L'aspect positif était que le jade se trouvait facilement sous la forme de galets usés par l'eau le long ou dans le lit de certaines rivières, mais l'aspect négatif est que la jadéite est un matériau très dur et il ne pouvait donc être sculpté que difficilement par les artisans anciens. Les sculpteurs utilisaient des outils fabriqués dans le même matériau dur, avec des scies à fil ou des forets tubulaires et avec de la poudre de jade (ou de quartz) en tant qu'abrasif. La rareté relative, la dureté, la couleur verte frappante et l'éclat poli de la pierre sont autant de raisons pour lesquelles elle était très appréciée tout au long de l'histoire de la Mésoamérique dans des cultures telles que celles des Olmèques, de Teotihuacan, des Zapotèques, des Mayas et des Aztèques. Aujourd'hui encore, la région continue d'être un important fournisseur de jade.

En raison de son association avec la vie et le renouveau, de petits morceaux de jade étaient parfois placés dans la bouche du défunt.

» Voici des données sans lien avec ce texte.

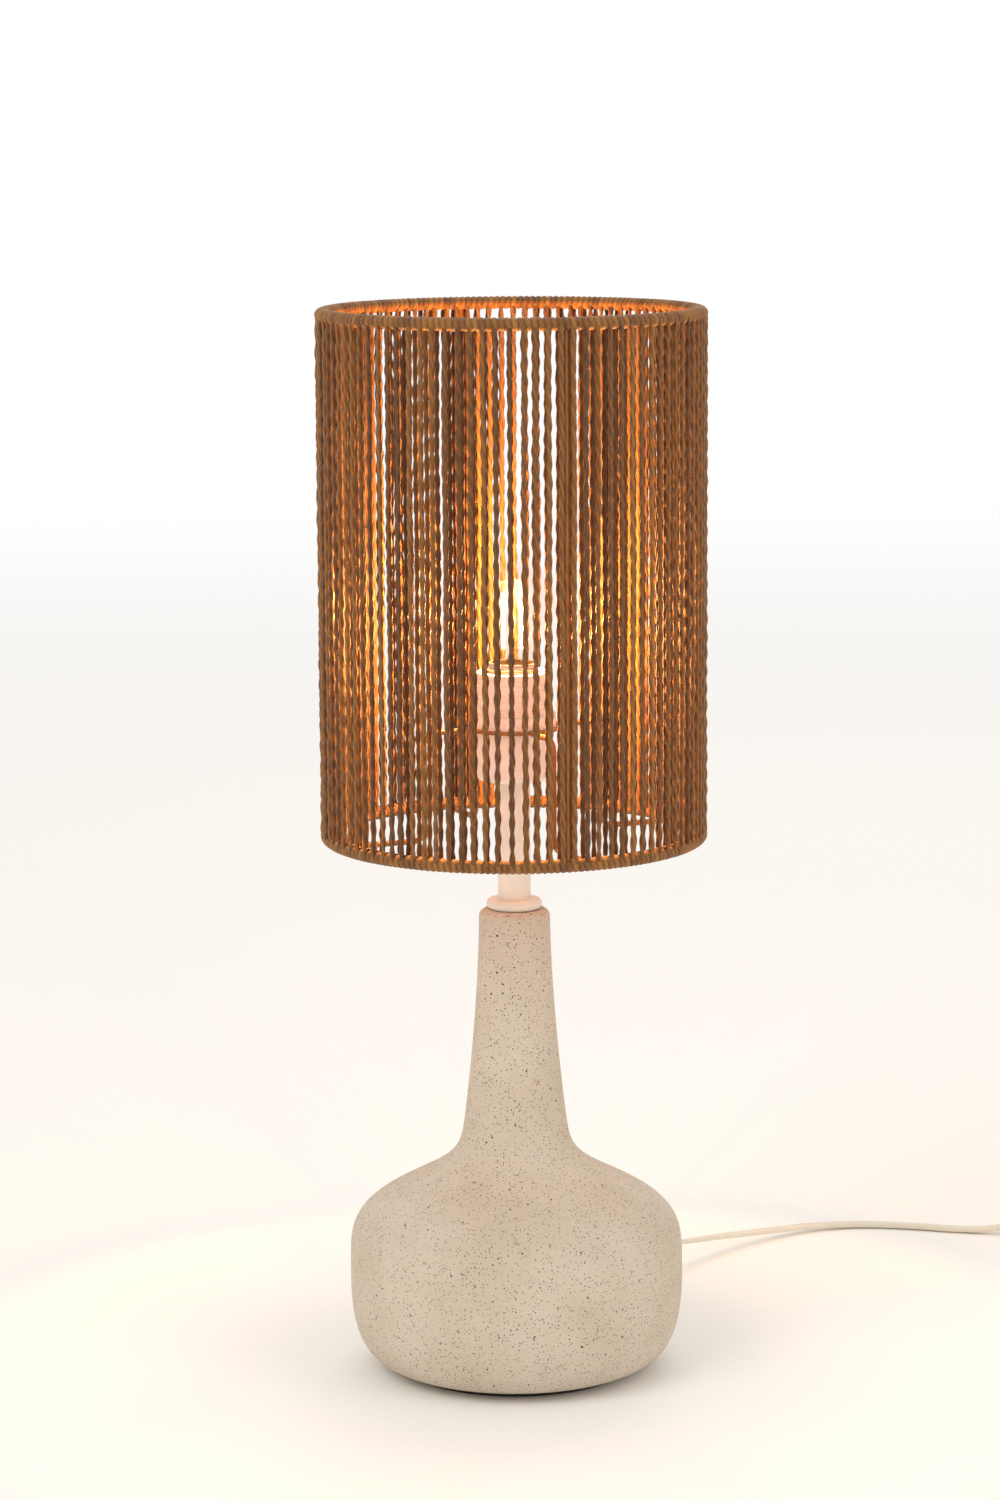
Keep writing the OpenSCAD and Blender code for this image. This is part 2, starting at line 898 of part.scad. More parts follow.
module switch_rocker() {
  hollow_radius = 16;
  hollow_floor = 5;
  color("#F5F2EA")
  at_switch()
    difference() {
      intersection() {
        translate([switch_length / 2 - rocker_length / 2, -rocker_width / 2, rocker_z - 2.4])
          cube([rocker_length, rocker_width, 9]);
        translate([switch_length / 2, rocker_width / 2, rocker_z])
          rotate([90, 0, 0])
            cylinder(r = rocker_length / 2, h = rocker_width);
        // The top is hollowed between its two raised ends
        difference() {
          translate([0, -rocker_width, 0])
            cube([switch_length, 2 * rocker_width, 2 * switch_height]);
          translate([switch_length / 2, rocker_width, rocker_z + hollow_floor + hollow_radius])
            rotate([90, 0, 0])
              cylinder(r = hollow_radius, h = 2 * rocker_width);
        }
      }
      rocker_axis(2 * rocker_width) cylinder(r = pin_radius + close_fit, h = 2 * rocker_width);
    }
}

// Two screw clamps, one near each end of the switch
module switch_contacts() {
  clamp = [8, 6, 5];
  inset = 10;
  color("#C9A24B")
  at_switch()
    for (x = [inset, switch_length - inset - clamp[0]])
      translate([x, -clamp[1] / 2, switch_wall])
        difference() {
          cube(clamp);
          translate([clamp[0] / 2, clamp[1] / 2, 1])
            cylinder(r = 1.4, h = clamp[2]);
        }
}

// Radius of the coil's centreline after a number of turns
function coil_radius(turn) = coil_outer - coil_step * min(turn, coil_turns - turn);

// Height of the coil's centreline after a number of turns
function coil_height(turn) =
  coil_bed_z + coil_layer * (turn < coil_loops_per_layer - 0.25 ? 0
    : turn > coil_loops_per_layer + 0.25 ? 1
    : 0.5 - 0.5 * cos(360 * (turn - coil_loops_per_layer + 0.25)));

// Centreline of the coil, from the switch to the plug
coil_line = concat(
  [
    [switch_end, cord_line_y, switch_mid_z],
    [switch_end + cord_width, cord_line_y, switch_mid_z],
    [switch_end + 3 * cord_width, cord_line_y, switch_mid_z - 2.6],
    [switch_end + 5 * cord_width, cord_line_y, coil_bed_z + 0.6]
  ],
  [for (i = [0 : coil_steps])
    let (turn = i / coil_rings_per_loop, a = 90 - 360 * turn, r = coil_radius(turn))
    coil_centre + [r * cos(a), r * sin(a), coil_height(turn)]],
  [
    [plug_start - cord_width, cord_line_y, plug_thickness / 2],
    [plug_start, cord_line_y, plug_thickness / 2]
  ]
);

module cord_coil() {
  color("#E9E3D6")
  swept(coil_line, cord_outline(cord_width, cord_thickness, 6), [0, 0, 1]);
}

// Least gap between rings of the coil that lie at least half a loop apart
coil_gap = min([
  for (i = [0 : len(coil_line) - 1], j = [i + 12 : 1 : len(coil_line) - 1])
    let (d = coil_line[j] - coil_line[i], flat = norm([d[0], d[1]]))
    max(flat - cord_width, abs(d[2]) - cord_thickness)
]);
echo(least_gap_of_the_coil = coil_gap);

module coil_tie() {
  reach = coil_outer - coil_inner + 2 * cord_width;
  tall = coil_layer + cord_thickness + 0.6;
  color("#2B2826")
  translate([coil_centre[0], coil_centre[1] - coil_outer - cord_width, 0])
    translate([-3, 0, 0])
      difference() {
        cube([6, reach, tall + 2 * tie_band]);
        translate([-1, tie_band, tie_band])
          cube([8, reach - 2 * tie_band, tall]);
      }
}

module at_plug() {
  translate([plug_start, cord_line_y, plug_thickness / 2])
    children();
}

module plug_body() {
  corner = 5;
  color("#EDE6DA")
  at_plug() {
    // Tapered relief with grooves
    difference() {
      rotate([0, 90, 0])
        cylinder(r1 = 4, r2 = 6, h = relief_length + 1);
      for (k = [0 : 4])
        translate([4 + 4 * k, 0, 0])
          rotate([0, 90, 0])
            difference() {
              cylinder(r = 9, h = 1.4);
              cylinder(r = 3.7 + 0.3 * k, h = 1.4);
            }
    }
    translate([relief_length, 0, 0])
      intersection() {
        linear_extrude(height = plug_thickness, center = true)
          polygon([
            [0, -6.5], [corner, -plug_width / 2 + 1.5], [plug_body_length, -plug_width / 2],
            [plug_body_length, plug_width / 2], [corner, plug_width / 2 - 1.5], [0, 6.5]
          ]);
        rotate([90, 0, 0])
          linear_extrude(height = 2 * plug_width, center = true)
            polygon([
              [0, -6.5], [corner, -plug_thickness / 2], [plug_body_length, -plug_thickness / 2 + 1.5],
              [plug_body_length, plug_thickness / 2 - 1.5], [corner, plug_thickness / 2], [0, 6.5]
            ]);
      }
  }
}

module plug_blades() {
  blade_pitch = 12.7;
  color("#C9A24B")
  at_plug()
    for (side = [-1, 1])
      translate([relief_length + plug_body_length, side * blade_pitch / 2 - 0.75, -3.2])
        difference() {
          cube([blade_length, 1.5, 6.4]);
          translate([blade_length - 4, 3, 3.2])
            rotate([90, 0, 0])
              cylinder(r = 1.5, h = 6);
        }
}

ceramic_base();
base_cover();
felt_pad();
pipe();
neck_washer();
neck_nut();
neck_disc();
neck_tube();
holder_cap();
holder_shell();
holder_insulator();
screw_shell();
centre_contact();
terminal_screws();
shade_ring();
bulb_glass();
bulb_stem();
bulb_filaments();
bulb_cap();
bulb_insulator();
bulb_contact();
top_ring();
bottom_ring();
shade_struts();
fitter_ring();
fitter_arms();
shade_cord();
cord_grommet();
inner_cord();
cord_lead();
switch_lower();
switch_upper();
switch_rocker();
switch_pin();
switch_contacts();
cord_coil();
coil_tie();
plug_body();
plug_blades();
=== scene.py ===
"""Dresses the ceramic table lamp: its cord shade, its flat cord, its finishes, its light and its camera."""

import logging
import math
from dataclasses import dataclass
from enum import Enum

import bpy
import numpy as np
from mathutils import Matrix, Vector

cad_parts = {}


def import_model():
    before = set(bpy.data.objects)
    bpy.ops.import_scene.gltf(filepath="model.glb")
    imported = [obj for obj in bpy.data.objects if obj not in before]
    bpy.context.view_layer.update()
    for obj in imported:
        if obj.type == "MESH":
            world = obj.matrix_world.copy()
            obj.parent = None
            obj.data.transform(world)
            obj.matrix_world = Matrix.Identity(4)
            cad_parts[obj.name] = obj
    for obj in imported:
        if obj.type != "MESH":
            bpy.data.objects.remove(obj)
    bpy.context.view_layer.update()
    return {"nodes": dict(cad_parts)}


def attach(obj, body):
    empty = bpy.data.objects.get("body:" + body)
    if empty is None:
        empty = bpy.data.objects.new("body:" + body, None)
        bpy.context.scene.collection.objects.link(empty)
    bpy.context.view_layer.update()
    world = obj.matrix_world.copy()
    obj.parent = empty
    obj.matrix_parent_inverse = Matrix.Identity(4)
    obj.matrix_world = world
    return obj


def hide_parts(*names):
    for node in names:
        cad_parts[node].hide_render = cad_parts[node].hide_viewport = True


LOG = logging.getLogger("lamp")
MM = 0.001
SEED = 7


class Layer(Enum):
    """The two layers in which the cord crosses the shade, by their side of the ring."""

    OUTER = 1
    INNER = -1


def linear(hex_colour: str) -> tuple[float, float, float, float]:
    """Turns an sRGB hex colour into linear light.

    Args:
        hex_colour: Six hex digits, with or without a leading hash.

    Returns:
        Red, green, blue and an alpha of one.
    """
    digits = hex_colour.lstrip("#")
    parts = [int(digits[i : i + 2], 16) / 255 for i in (0, 2, 4)]
    turned = [p / 12.92 if p <= 0.04045 else ((p + 0.055) / 1.055) ** 2.4 for p in parts]
    return turned[0], turned[1], turned[2], 1.0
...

Le jade était également apprécié en raison de son association avec d'autres éléments importants de la culture mésoaméricaine. La couleur de la jadéite, qui va du bleu-vert au vert profond, signifiait que les Mésoaméricains l'associaient au ciel, à la végétation (notamment les jeunes pousses de maïs) et à l'eau. Le jade représentait également des idées intangibles, notamment le concept de vie, d'abondance et de régénération. En raison de ces associations, le jade était utilisé dans les œuvres d'art qui représentaient ces idées, soit que l'œuvre entière ait été réalisée dans le matériau précieux, soit que le jade ait été incrusté dans un matériau moins précieux. Il n'était pas rare d'utiliser un morceau de jade pour représenter le cœur d'une figure sculptée ou pour indiquer que la représentation était celle d'une divinité. En raison de son association avec la vie et le renouveau, de petits morceaux de jade étaient parfois placés dans la bouche du défunt avant son enterrement. Enfin, il semble que les pièces de jade travaillé étaient transmises d'une génération à l'autre et étaient donc souvent considérées comme des objets de famille précieux.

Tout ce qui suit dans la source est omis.